STS 40 ended on 14 June 1991 when Columbia landed on revolution 146 on Runway 22, Edwards Air Force Base, California. Rollout distance: 9,438 feet. Rollout time: 55 seconds. Launch weight: 251,970 pounds. Landing weight: 226,535 pounds. Orbit altitude: 157 nautical miles. Orbit inclination: 39 degrees. Mission duration: nine days, two hours, 14 minutes, 20 seconds. Miles traveled: 3.8 million. The orbiter was returned to the Kennedy Space Center on 21 June.

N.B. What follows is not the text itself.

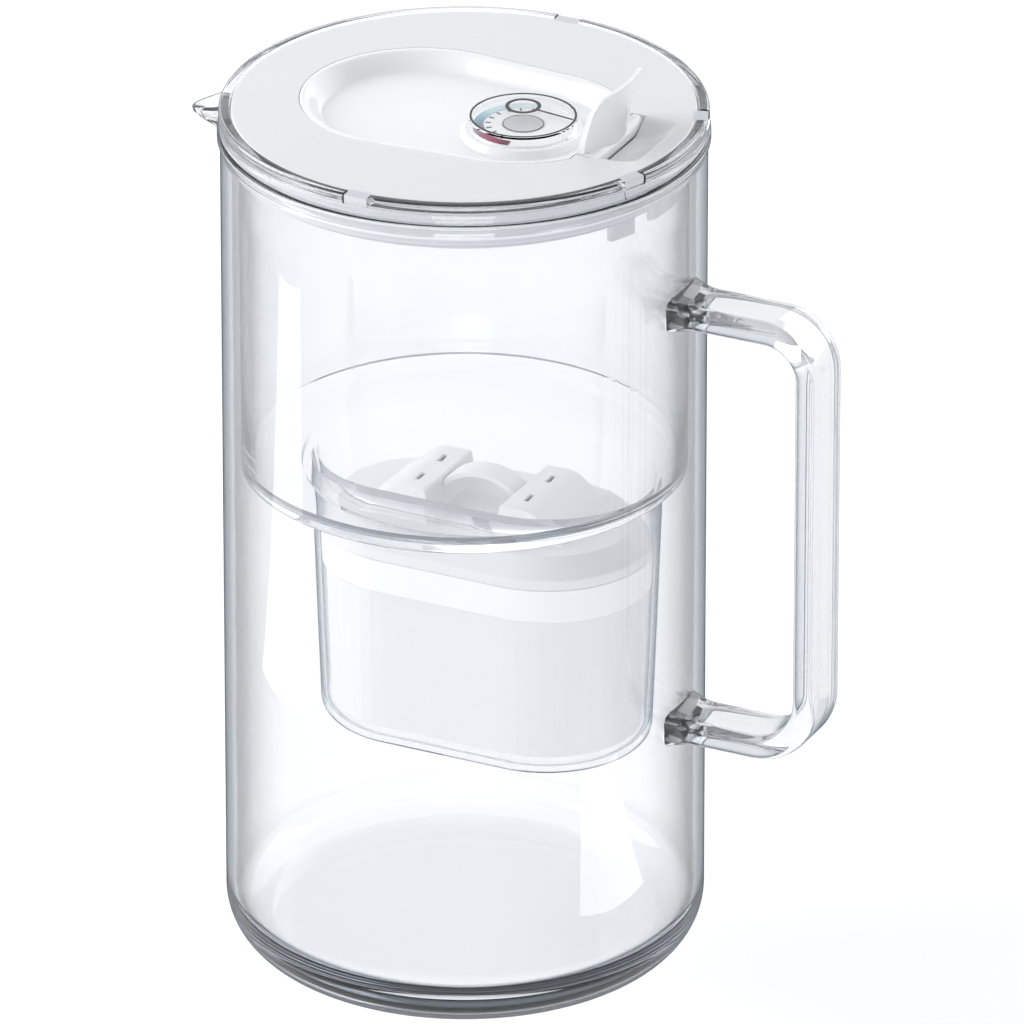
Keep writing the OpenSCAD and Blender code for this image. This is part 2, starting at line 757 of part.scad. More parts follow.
module flap_panel() {
  rear_x = lug_x - running_gap;
  color("white")
  difference() {
    union() {
      difference() {
        flap_plug(0, flap_z);
        lug_zone(lug_r + running_gap, barrel_l / 2, flap_r, flap_z - 1);
        translate([rear_x, -flap_r, flap_z - 1]) cube([flap_rear_r, 2 * flap_r, 20]);
        // The sunken trough
        translate([rear_shift - flap_span / 2, 0, trough_z]) hull() {
          translate([-flap_span / 2, 0, 0]) cylinder(h = trough_depth + eps, r1 = flap_r - trough_slope - 0.6,
            r2 = flap_r - 0.6);
          translate([flap_span / 2, 0, 0]) cylinder(h = trough_depth + eps, r1 = flap_rear_r - trough_slope - 0.6,
            r2 = flap_rear_r - 0.6);
        }
      }
      // Tongue and hinge barrel
      translate([0, 0, flap_z]) linear_extrude(hinge_z - flap_z) band_2d(rear_x - 2, hinge_x, barrel_l);
      translate([hinge_x, 0, hinge_z]) rotate([90, 0, 0]) cylinder(h = barrel_l, r = barrel_r, center = true);
      thumb_blade();
    }
    translate([hinge_x, 0, hinge_z]) rotate([90, 0, 0]) cylinder(h = barrel_l + 2, r = bore_r, center = true);
    // Hole for the dial's stem
    translate([dial_x, 0, flap_z - 1]) cylinder(h = flap_floor + 2, r = 2.5);
  }
}

// Soft seal under the flap's edge
module flap_seal() {
  color("silver")
  translate([0, 0, flap_z - seal_t]) linear_extrude(seal_t) front_of(hinge_x - 8) difference() {
    flap_outline(ledge_w - seat_w - 0.2);
    flap_outline(0.2 - seat_w);
  }
}

// Change dial

module dial_base() {
  color("white") translate([dial_x, 0, 0]) {
    translate([0, 0, trough_z]) cylinder(h = dial_base_t, r1 = dial_base_r + dial_flare, r2 = dial_base_r);
    translate([0, 0, dial_boss_z - eps]) cylinder(h = dial_boss_h + eps, r = dial_boss_r);
    translate([0, 0, flap_z + 0.2]) cylinder(h = flap_floor, r = 2.4);
  }
}

// Printed arc on the spout side, which runs from blue to red
module dial_scale() {
  color("steelblue") translate([dial_x, 0, dial_face_z]) linear_extrude(print_t) intersection() {
    difference() {
      circle(r = scale_out_r);
      circle(r = scale_out_r - scale_w);
    }
    rotate(8) translate([-dial_cap_r, -dial_cap_r]) square([dial_cap_r, 2 * dial_cap_r]);
  }
}

// Month ticks inside the arc
module dial_ticks() {
  color("black") translate([dial_x, 0, dial_face_z]) for (step = [0:8]) {
    rotate(100 + step * 20) translate([scale_out_r - scale_w - 2, -0.2, 0]) cube([1.4, 0.4, print_t]);
  }
}

module dial_hub() {
  color("gray") translate([dial_x, 0, dial_face_z]) cylinder(h = hub_t, r = dial_hub_r);
}

// Clear cap that turns round the base's boss
module dial_cap() {
  color(clear) translate([dial_x, 0, dial_cap_z]) difference() {
    cylinder(h = dial_cap_h, r = dial_cap_r);
    translate([0, 0, -1]) cylinder(h = dial_cap_h - dial_cap_t + 1, r = dial_cap_r - dial_cap_t);
  }
}

module dial_rim_line() {
  color("black") translate([dial_x, 0, dial_cap_top]) difference() {
    cylinder(h = print_t, r = dial_cap_r - 0.3);
    translate([0, 0, -1]) cylinder(h = 3, r = dial_cap_r - 0.9);
  }
}

// Black ring with a pointer line, printed on the cap
module dial_marker() {
  color("black") translate([dial_x, 0, dial_cap_top]) linear_extrude(print_t) {
    rotate(marker_turn) translate([0, marker_shift]) difference() {
      circle(r = marker_r);
      circle(r = marker_r - 1);
    }
    intersection() {
      rotate(marker_turn) translate([0, marker_shift]) rotate(-8 - marker_turn) translate([marker_r - 0.4, -0.3])
        square([dial_cap_r, 0.6]);
      circle(r = dial_cap_r - 1.1);
    }
  }
}

glass_jug();
jug_handle();
funnel_tank();
cartridge_shell();
outlet_screen();
resin_bed();
bed_divider();
carbon_bed();
inlet_screen();
seal_band();
cartridge_cap();
pull_bow();
lid_cover();
lid_liner();
skirt_seal();
hinge_axle();
flap_panel();
flap_seal();
dial_base();
dial_scale();
dial_ticks();
dial_hub();
dial_cap();
dial_rim_line();
dial_marker();
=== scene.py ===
import math

import bmesh
import bpy
from mathutils import Matrix, Vector


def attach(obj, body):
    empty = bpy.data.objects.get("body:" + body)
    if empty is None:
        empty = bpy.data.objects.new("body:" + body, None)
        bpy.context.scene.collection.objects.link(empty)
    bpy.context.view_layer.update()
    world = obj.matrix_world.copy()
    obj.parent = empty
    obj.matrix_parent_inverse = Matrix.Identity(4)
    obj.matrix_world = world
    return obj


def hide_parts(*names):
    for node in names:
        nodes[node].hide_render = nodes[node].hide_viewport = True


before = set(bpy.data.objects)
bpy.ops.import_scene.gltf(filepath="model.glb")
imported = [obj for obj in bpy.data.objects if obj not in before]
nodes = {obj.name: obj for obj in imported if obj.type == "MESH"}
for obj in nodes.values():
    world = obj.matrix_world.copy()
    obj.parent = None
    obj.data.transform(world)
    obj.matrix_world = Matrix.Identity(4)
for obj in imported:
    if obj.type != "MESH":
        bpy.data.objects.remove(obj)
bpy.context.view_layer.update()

MM = 0.001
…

The flight crew for STS 40 was: Bryan D. O'Connor, Commander; Sidney M. Gutierrez, Pilot; James P. Bagian, Mission Specialist 1; Tamara E. Jernigan, Mission Specialist 2; M. Rhea Seddon, Mission Specialist 3; F. Drew Gaffney, Payload Specialist 1; Millie-Hughes Fulford, Payload Specialist 2.
ref: www.nasa.gov

1993
The Japanese space probe Sakigake ("Pioneer") made its second pass by Earth, at a distance of 40 Earth radii, on its planned journey to two more comets after passing Comet P/Halley on 11 March 1996.
ref: nssdc.gsfc.nasa.gov

1994 16:05:00 GMT
Russia launched the Foton 9 microgravity experiment satellite from Plesetsk on a mission that lasted 17.56 days.
ref: nssdc.gsfc.nasa.gov

2003
Died, Rudolf F. Hoelker, German rocket engineer, member of the German Rocket Team in the United States after World War II, Deputy Director, Aeroballistics Division, NASA Marshall Space Flight Center (1960)
ref: www.legacy.com

2010
Died, Leonid Denisovich Kizim (at Moscow, Russian Federation), General Colonel Soviet AF Reserve, Soviet cosmonaut (Salyut 6, Salyut 7, Mir 1; nearly 374d 18h total time in spaceflight)

Leonid Denisovich Kizim (5 August 1941 - 14 June 2010) was a Soviet cosmonaut who flew on three space station missions: Salyut 6 (over 12.75 days), Salyut 7 (nearly 237 days), and Mir 1 (125 days). He was a member of the first crew to fly between two space stations in one mission, traveling in Soyuz T-15 between Mir and Salyut 7.